NEW YORK (GenomeWeb) – Curetis today reported a 41 percent year-over-year increase in its first quarter revenues, thanks largely to surging sales of its diagnostic test cartridges and instruments in Europe, the Middle East, and Asia (EMEA).

For the three-month period ended March 31, Curetis' revenues climbed to €490,000 ($577,490) from €347,000 a year earlier. Contributing to the growth was a 518 percent bounce in sales of the firm's Unyvero molecular diagnostic instrument and related cartridges in EMEA direct selling markets.

Curetis said it ended the first quarter with 167 Unyvero instruments placed worldwide, down from 175 at the end of 2017 due to the company's buyback of multiple analyzers from a pharmaceutical partner upon completion of a Phase III clinical trial in which the instruments were used.

Following the recent US approval and commercial launch of the the Unyvero system and a multiplex lower respiratory tract infection test, and with continued uptake of the system in non-US territories, Curetis expects to have 250 to 300 systems installed by the end of 2018. Of that total, 40 to 50 are expected to be placed in the US by year-end, but the firm said it does not expect any material impact on revenues from US placements before the end of the year.

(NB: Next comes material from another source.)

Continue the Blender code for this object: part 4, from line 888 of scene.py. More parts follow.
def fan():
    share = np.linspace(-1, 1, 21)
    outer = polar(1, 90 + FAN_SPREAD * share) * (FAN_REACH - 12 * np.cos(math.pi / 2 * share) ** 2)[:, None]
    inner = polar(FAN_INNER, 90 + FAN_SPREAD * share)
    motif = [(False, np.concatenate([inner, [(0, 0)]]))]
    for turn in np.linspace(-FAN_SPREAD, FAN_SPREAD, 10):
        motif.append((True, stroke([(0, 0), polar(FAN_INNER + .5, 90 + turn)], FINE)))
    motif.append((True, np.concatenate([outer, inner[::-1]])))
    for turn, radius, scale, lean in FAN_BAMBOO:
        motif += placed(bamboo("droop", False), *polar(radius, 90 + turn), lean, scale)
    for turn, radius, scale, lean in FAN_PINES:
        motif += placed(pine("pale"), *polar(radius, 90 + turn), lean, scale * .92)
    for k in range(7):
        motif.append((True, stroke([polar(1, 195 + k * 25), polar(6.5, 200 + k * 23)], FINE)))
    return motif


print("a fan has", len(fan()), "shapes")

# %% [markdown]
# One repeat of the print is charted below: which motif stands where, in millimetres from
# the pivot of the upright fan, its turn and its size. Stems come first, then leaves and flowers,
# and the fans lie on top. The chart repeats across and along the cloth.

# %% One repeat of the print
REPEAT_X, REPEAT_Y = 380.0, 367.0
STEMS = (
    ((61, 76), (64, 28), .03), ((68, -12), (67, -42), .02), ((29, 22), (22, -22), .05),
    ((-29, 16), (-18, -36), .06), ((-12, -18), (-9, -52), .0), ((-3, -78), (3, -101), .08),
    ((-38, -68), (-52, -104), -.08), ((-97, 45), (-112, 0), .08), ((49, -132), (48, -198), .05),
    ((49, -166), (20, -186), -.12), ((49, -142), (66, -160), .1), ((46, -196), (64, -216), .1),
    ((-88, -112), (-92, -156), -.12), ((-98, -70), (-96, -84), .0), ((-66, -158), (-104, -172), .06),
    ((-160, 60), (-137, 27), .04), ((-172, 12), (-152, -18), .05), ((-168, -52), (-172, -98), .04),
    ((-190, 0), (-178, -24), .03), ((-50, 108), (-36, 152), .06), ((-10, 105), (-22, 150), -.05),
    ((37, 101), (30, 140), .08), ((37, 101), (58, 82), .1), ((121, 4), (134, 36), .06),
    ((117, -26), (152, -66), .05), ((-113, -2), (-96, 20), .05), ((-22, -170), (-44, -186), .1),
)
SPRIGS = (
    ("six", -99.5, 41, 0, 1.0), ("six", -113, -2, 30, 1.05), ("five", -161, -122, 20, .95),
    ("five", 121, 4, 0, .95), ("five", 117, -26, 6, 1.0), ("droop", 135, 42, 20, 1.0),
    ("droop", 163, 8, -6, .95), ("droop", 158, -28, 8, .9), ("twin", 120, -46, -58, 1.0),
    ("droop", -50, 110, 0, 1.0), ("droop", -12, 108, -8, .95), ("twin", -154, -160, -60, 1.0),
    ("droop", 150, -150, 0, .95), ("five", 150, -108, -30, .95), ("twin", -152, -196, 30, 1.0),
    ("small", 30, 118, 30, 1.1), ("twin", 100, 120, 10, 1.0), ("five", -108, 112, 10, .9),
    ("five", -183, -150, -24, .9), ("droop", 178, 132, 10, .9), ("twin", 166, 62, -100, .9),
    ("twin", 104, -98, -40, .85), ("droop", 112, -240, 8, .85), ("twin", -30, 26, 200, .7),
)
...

"It is exciting to enter the US market with a first-in-class product with no direct competition in the US," Curetis CEO Oliver Schacht said in a statement. "We expect to continue executing on our commercial conversion campaign, expand our commercial distribution partner network, and launch new and updated Unyvero applications."

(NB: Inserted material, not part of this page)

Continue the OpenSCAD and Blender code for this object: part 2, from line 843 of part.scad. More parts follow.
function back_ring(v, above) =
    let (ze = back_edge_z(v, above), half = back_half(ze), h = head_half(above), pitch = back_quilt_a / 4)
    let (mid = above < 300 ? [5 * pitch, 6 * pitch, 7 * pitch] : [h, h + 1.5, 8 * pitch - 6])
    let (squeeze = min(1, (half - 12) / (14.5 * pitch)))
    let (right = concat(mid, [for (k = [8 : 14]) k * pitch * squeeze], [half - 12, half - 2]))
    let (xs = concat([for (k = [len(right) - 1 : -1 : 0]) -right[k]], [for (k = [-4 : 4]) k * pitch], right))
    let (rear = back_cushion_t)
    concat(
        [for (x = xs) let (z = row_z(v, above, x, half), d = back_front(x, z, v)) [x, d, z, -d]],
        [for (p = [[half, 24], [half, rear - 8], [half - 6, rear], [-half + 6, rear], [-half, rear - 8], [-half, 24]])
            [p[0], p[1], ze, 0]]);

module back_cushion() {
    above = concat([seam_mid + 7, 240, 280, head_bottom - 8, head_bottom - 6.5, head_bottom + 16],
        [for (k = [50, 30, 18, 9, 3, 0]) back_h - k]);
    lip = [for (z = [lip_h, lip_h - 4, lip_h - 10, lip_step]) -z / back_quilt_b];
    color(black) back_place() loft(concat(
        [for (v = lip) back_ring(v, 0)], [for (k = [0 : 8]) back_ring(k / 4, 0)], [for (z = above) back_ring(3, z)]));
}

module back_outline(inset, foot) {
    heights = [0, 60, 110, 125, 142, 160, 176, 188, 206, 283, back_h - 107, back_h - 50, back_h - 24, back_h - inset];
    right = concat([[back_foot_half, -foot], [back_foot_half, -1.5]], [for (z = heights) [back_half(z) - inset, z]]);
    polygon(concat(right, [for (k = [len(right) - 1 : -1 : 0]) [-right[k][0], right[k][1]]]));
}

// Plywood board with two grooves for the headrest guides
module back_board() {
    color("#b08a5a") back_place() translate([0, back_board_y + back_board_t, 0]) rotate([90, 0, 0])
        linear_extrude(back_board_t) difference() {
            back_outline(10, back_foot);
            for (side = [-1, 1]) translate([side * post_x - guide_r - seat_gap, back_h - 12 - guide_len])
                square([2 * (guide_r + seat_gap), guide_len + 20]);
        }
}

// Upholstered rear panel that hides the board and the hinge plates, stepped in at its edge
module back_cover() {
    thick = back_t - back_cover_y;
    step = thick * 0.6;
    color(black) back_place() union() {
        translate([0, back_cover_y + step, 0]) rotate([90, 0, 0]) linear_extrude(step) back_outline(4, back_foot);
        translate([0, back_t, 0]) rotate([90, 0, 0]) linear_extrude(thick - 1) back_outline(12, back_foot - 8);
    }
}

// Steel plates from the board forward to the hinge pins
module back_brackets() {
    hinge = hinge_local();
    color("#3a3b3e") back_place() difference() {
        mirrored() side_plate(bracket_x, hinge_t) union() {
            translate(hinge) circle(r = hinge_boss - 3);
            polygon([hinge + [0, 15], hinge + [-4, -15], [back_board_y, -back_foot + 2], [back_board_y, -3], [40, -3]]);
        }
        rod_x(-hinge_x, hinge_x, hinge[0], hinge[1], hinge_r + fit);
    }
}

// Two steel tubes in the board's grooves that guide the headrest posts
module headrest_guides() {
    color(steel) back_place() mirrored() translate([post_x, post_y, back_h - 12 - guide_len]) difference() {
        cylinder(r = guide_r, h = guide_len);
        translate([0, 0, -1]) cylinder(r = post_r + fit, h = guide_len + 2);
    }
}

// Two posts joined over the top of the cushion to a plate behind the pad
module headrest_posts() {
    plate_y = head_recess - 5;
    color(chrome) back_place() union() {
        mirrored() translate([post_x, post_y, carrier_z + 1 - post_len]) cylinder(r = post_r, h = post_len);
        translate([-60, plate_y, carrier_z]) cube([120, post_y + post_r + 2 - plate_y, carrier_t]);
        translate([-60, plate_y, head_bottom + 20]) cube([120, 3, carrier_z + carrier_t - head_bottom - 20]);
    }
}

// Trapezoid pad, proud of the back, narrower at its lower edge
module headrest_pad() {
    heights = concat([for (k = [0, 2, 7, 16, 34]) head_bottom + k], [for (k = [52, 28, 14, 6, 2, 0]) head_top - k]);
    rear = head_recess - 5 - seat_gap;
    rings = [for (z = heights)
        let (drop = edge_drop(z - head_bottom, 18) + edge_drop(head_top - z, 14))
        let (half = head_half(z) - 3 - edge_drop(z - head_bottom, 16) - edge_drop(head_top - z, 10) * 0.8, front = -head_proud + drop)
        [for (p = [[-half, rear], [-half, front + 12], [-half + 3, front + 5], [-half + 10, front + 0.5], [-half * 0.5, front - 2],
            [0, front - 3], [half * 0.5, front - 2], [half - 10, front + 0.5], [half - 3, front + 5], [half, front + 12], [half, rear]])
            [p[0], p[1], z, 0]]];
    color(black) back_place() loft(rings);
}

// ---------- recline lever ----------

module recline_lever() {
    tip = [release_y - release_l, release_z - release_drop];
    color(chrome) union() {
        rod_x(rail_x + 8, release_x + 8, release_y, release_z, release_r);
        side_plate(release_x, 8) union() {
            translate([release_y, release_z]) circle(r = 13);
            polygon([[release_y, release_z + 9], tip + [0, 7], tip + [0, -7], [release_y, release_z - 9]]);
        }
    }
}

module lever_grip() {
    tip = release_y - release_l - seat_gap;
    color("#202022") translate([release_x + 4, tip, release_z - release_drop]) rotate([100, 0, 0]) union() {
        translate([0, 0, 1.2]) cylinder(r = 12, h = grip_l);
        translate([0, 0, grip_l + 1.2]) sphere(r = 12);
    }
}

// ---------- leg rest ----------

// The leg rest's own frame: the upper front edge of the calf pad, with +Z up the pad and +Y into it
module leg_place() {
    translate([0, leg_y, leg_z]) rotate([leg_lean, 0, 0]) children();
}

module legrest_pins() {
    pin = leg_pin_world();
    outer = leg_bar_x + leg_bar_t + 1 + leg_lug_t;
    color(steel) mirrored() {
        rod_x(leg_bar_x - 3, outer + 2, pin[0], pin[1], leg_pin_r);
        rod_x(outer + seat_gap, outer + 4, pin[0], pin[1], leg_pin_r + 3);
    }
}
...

Curetis recently began a second clinical study of an invasive joint infection cartridge — a US-specific variation of its implant and tissue infection cartridge — and has provided a pre-submission package for the test to the US Food and Drug Administration. It also said it is on track to obtain CE-IVD marking for a new analyzer — the Unyvero A30 RQ — in 2019.

Curetis' Q1 net loss widened to €5.8 million, or €.37 per share, from €4.4 million, or €.28 per share, in the year-ago period.

R&D spending in the quarter was up 47 percent to €2.2 million from €1.5 million a year earlier, while administrative costs rose 29 percent to €1.1 million from €854,000 year over year.

At the end of March, Curetis had cash and cash equivalents totaling €11.4 million.